An editorial in the Israeli daily Ha’aretz says Israeli Premier Benjamin Netanyahu and Minister for Military Affairs Ehud Barak are creating "falsehoods and deceptions on the Iranian issue.
The article, published on Sunday, said while former Israeli premiers such as Ariel Sharon and Ehud Olmert did not allow war rhetoric against Iran “to reach apocalyptic proportions,” Netanyahu has baselessly turned the Iranian issue into the be-all and end-all.
According to the editorial, while there is a consensus among experts that Iran's nuclear energy program “is being conducted methodically” and does not pursue a military capability, Netanyahu and Barak are creating "falsehoods and deceptions" on the issue.
“Many people, among them [Israel’s] Chief of Staff [Lieutenant General] Benny Gantz” believe that Iran will not produce a nuclear weapon, the article adds.
Gantz said on April 25 that he does not believe Iran will pursue nuclear weapons after years of efforts made by Tel Aviv and its allies to convince the world otherwise. He described Iran's leadership as “very rational,” who would not make such a decision.
Tel Aviv has recently been subjected to harsh criticisms by the regime’s military-intelligence officials over its stance towards Iran.
On April 27, former Shin Bet (Israel Security Agency) director Yuval Diskin said Netanyahu and Minister for Military Affairs Ehud Barak were not fit to stand at helm of the Israeli regime.

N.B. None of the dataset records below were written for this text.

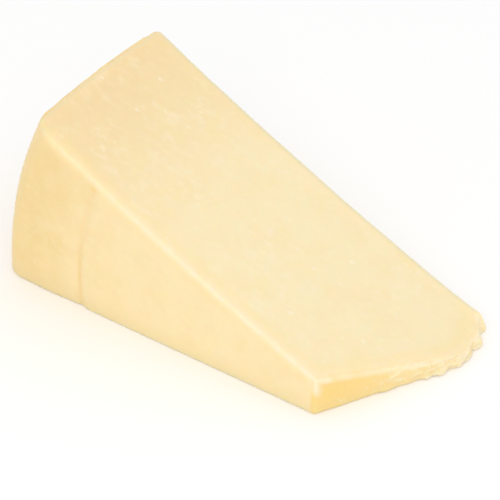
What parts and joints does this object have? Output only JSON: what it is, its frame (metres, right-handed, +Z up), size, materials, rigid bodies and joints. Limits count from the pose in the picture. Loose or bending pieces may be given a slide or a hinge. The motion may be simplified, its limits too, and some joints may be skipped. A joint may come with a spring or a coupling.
{
  "type": "cheese wedge",
  "caption": "Wedge of hard pressed pale yellow cheese lying on a long cut face, with a moulded flat side, rounded rind edge and a slanted, partly broken tip.",
  "frame": {"origin": "middle of the bounding box's underside, on the lower cut face", "axes": "+Z up from the lower cut face, +X from the rind towards the tip, +Y along the wheel's axis from the moulded side to the halving cut"},
  "size_m": [0.1432, 0.065, 0.0632],
  "materials": {
    "cheese": "satin, slightly waxy, with fine pale crystals"
  },
  "bodies": {
    "root": {"cheese_wedge": "cheese"}
  },
  "joints": []
}
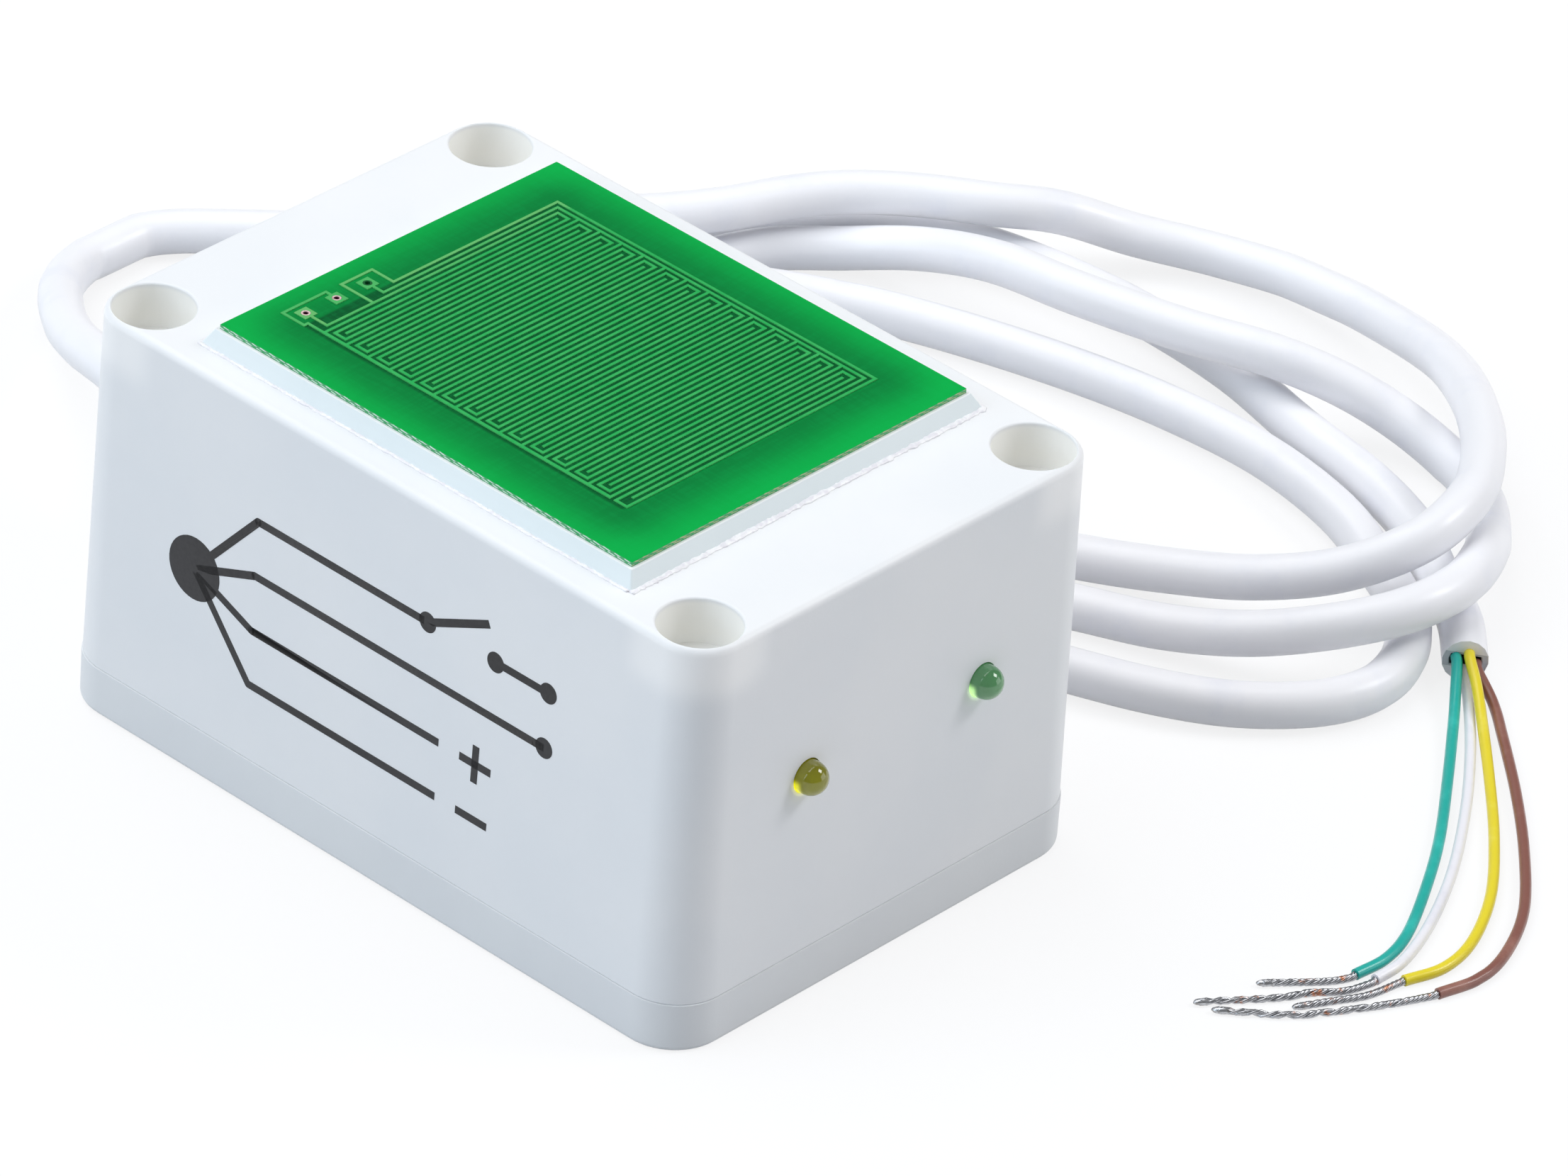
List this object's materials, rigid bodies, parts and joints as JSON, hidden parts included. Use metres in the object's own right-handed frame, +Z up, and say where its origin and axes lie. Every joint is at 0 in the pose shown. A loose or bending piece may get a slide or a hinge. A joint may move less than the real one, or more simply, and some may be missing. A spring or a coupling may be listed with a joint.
{
  "type": "rain sensor",
  "caption": "Rain sensor: a green comb-patterned sensing board on a small white screw-down box, with signal lamps in one end and a thin multi-core cable lying in loose loops beside it.",
  "frame": {"origin": "middle of the case's underside, on the surface it is fixed to", "axes": "+Z up out of the fixing surface, X along the long side with the lamps looking along +X, cable leaving along -X, Y along the short side with the cable's loops on the +Y side"},
  "size_m": [0.1583, 0.1304, 0.041],
  "materials": {
    "case_white": "fine satin texture, slightly glossy",
    "seal_rubber": "matte",
    "screw_steel": "plain zinc plated",
    "adhesive": "cured clear-grey adhesive, glossy and lumpy",
    "solder_mask": "green solder mask over fibre laminate",
    "masked_trace": "tinned copper under green mask",
    "plated_hole": "copper plated, thinly tinned",
    "tinned_wire": "tinned copper",
    "lamp_yellow": "tinted clear epoxy",
    "lamp_green": "tinted clear epoxy",
    "circuit_mask": "dark green solder mask",
    "black_plastic": "moulded epoxy, matte",
    "bobbin_plastic": "natural polyester",
    "magnet_wire": "enamelled copper wire",
    "soft_iron": "plated soft iron",
    "contact_bronze": "bronze leaf with silver contacts",
    "relay_blue": "moulded cover",
    "can_sleeve": "heat shrunk sleeve",
    "resistor_coat": "lacquered",
    "cable_white": "smooth soft PVC",
    "core_green": "smooth PVC",
    "core_white": "smooth PVC",
    "core_yellow": "smooth PVC",
    "core_brown": "smooth PVC"
  },
  "bodies": {
    "case": {"housing": "case_white", "base_plate": "case_white", "base_seal": "seal_rubber", "base_screws": "screw_steel", "sensor_plinth": "case_white", "plinth_adhesive": "adhesive", "sensor_board": "solder_mask", "electrode_comb_a": "masked_trace", "electrode_comb_b": "masked_trace", "guard_trace": "masked_trace", "sensor_vias": "plated_hole", "sensor_leads": "tinned_wire", "led_yellow": "lamp_yellow", "led_green": "lamp_green", "led_leads": "tinned_wire", "main_board": "circuit_mask", "board_screws": "screw_steel", "relay_base": "black_plastic", "relay_bobbin": "bobbin_plastic", "relay_winding": "magnet_wire", "relay_core": "soft_iron", "relay_yoke": "soft_iron", "relay_fixed_contacts": "contact_bronze", "relay_cover": "relay_blue", "comparator_ic": "black_plastic", "voltage_regulator": "black_plastic", "driver_transistor": "black_plastic", "flyback_diode": "black_plastic", "filter_capacitor": "can_sleeve", "resistors": "resistor_coat", "cable_grommet": "cable_white", "cable_tie": "bobbin_plastic", "cable_tail": "cable_white", "inner_wire_green": "core_green", "inner_wire_white": "core_white", "inner_wire_yellow": "core_yellow", "inner_wire_brown": "core_brown", "cable": "cable_white", "wire_green": "core_green", "wire_white": "core_white", "wire_yellow": "core_yellow", "wire_brown": "core_brown", "end_green": "tinned_wire", "end_white": "tinned_wire", "end_yellow": "tinned_wire", "end_brown": "tinned_wire"},
    "armature": {"relay_armature": "soft_iron", "relay_contact_spring": "contact_bronze"}
  },
  "joints": [
    {"name": "armature_hinge", "type": "hinge", "parent": "case", "child": "armature", "pos_m": [-0.00445, -0.00952, 0.02235], "axis": [0, 1, 0], "range_deg": [0, 4], "stiffness_Nm_per_rad": 0.001, "springref_deg": -5.73}
  ]
}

“I will tell you things that might be harsh. I cannot trust Netanyahu and Barak at the wheel in confronting Iran. They are infected with messianic feelings over Iran,” Diskin said.
Pointing to the recent wave of criticisms targeting the Israeli policies on Iran, senior Iranian author and Middle East expert Dr. Ismail Salami said, “A rift the size of a potential coup is taking shape between the Israeli government and the military-intelligence men over Iran, a fact which threatens the ruling Israeli political apparat on the one hand and exonerates Iran of all years-long groundless allegations on the other.”
The US, Israel and some of their allies have repeatedly accused Iran of pursuing military objectives in its nuclear energy program.
Washington and Tel Aviv have time and again threatened Tehran with a military strike against its civilian nuclear facilities.
Iran argues that as a signatory to the Non-proliferation Treaty (NPT) and a member of the International Atomic Energy Agency (IAEA), it has the right to develop and acquire nuclear technology for peaceful purposes.